【问题标题】:Porting DXUT SDKMesh to import OBJ files, where to add texture coordinates and indices?移植DXUT SDKMesh导入OBJ文件,在哪里添加纹理坐标和索引?
【发布时间】:2018-07-10 00:34:48
【问题描述】:

下午好,

我已成功移植 DXUT SDKMesh 以通过 TinyOBJ 加载程序 https://github.com/syoyo/tinyobjloader 加载导入的 obj 文件,以使用正确的索引值绘制 Mesh。

我还添加了一个作为 DDS 材质加载的纹理

它当前绘制网格,但整个纹理被拉伸到每个三角形上

我现在需要弄清楚在哪里添加纹理坐标,以及这些纹理坐标的索引。

代码由 DXUT SDKMesh CDXUTSDKMesh::CreateFromMemory 函数重构而来。 SDKMesh代码文件比较大,可以参考http://freesourcecode.net/cprojects/92957/sourcecode/SDKmesh.cpp

如您所见,我正在使用 InitData.pSysMem = &vertex_buffer[0]; 加载顶点列表

以及使用InitData2.pSysMem = &index_buffer[0];的索引列表

DXUT SDKMesh 对二进制 .sdkmesh 文件执行相同的操作 我正在同时加载 DXUT 示例模型 tiny.sdkmesh。

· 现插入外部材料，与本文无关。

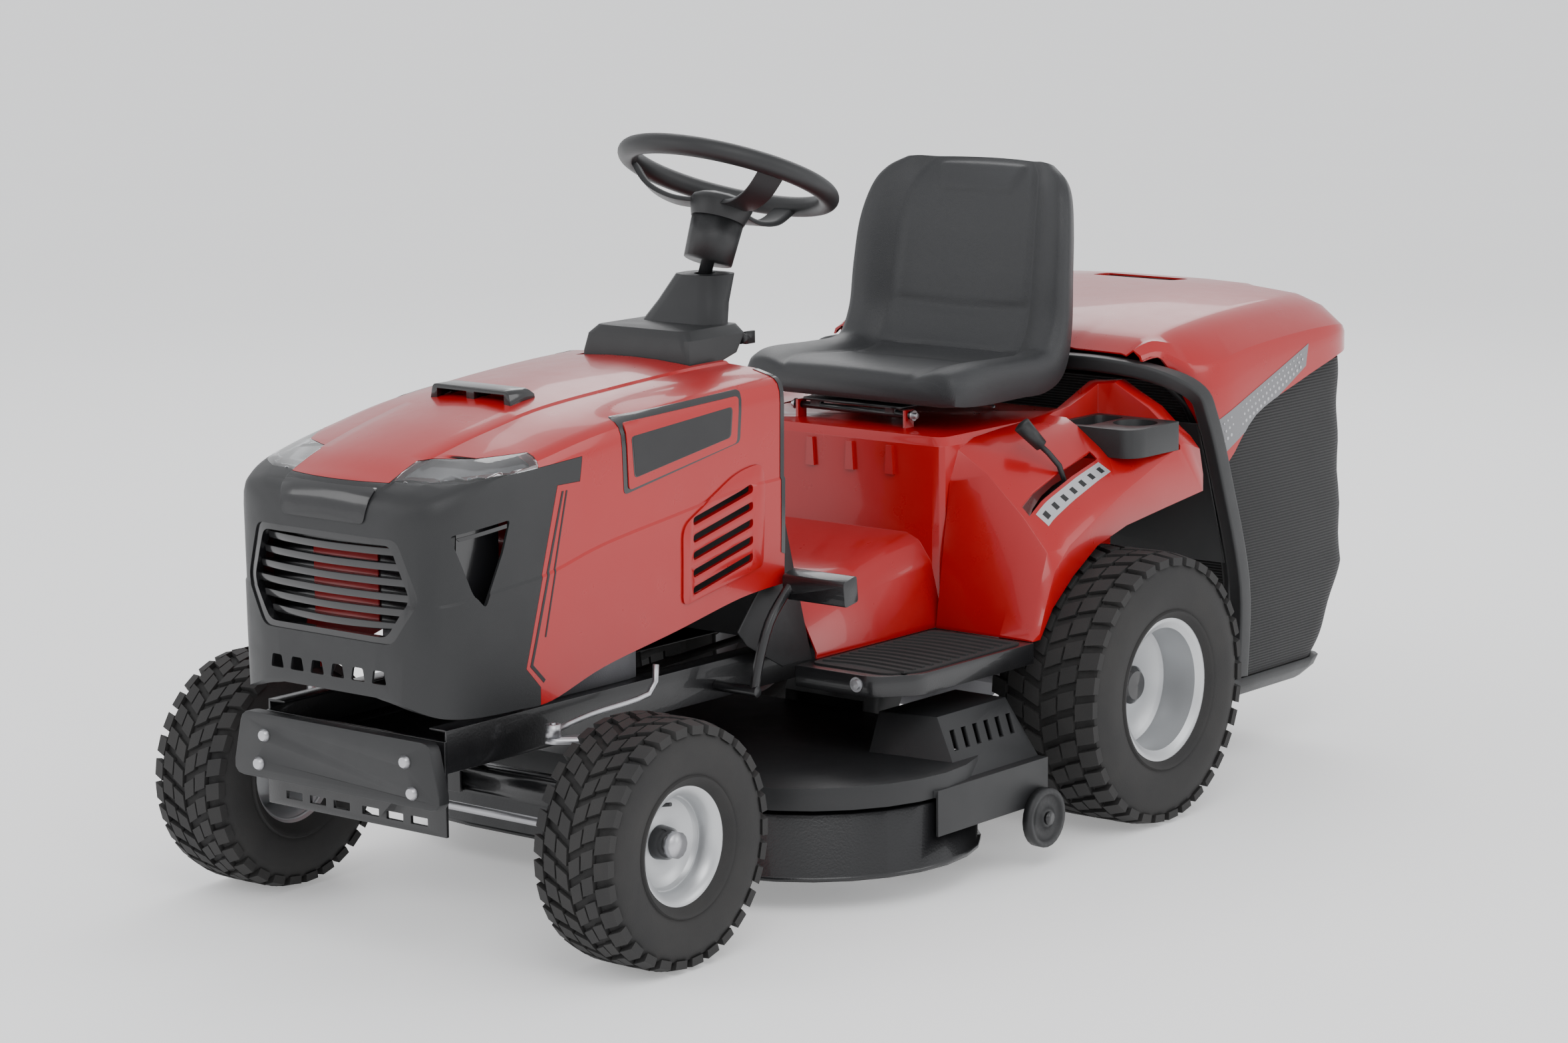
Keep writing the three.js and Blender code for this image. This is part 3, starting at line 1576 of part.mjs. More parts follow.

它们都使用相同的着色器和渲染函数进行渲染。所以我知道问题不在于渲染函数,而在于我构造顶点和索引缓冲区的方式。

我需要知道的是这些顶点和索引缓冲区是如何构造的。和 我知道这是由顶点着色器决定的,尽管我不完全知道如何。

顶点着色器有这些输入和输出:

struct VS_INPUT
{
float4 vPosition    : POSITION;
float3 vNormal      : NORMAL;
float2 vTexcoord    : TEXCOORD0;
};

struct VS_OUTPUT
{
float3 vNormal      : NORMAL;
float2 vTexcoord    : TEXCOORD0;
float4 vPosition    : SV_POSITION;
};

如果我将值保留为现在的注释,它会起作用。如果我添加它们,它会破坏模型。

我不明白的是如何将顶点和 texcoords 分组到一个缓冲区中,并将 vertex_index 和 texcoord_index 分组到另一个缓冲区中。以及如何将其分解并加载为顶点着色器输入。 (如果它甚至以这种方式使用)。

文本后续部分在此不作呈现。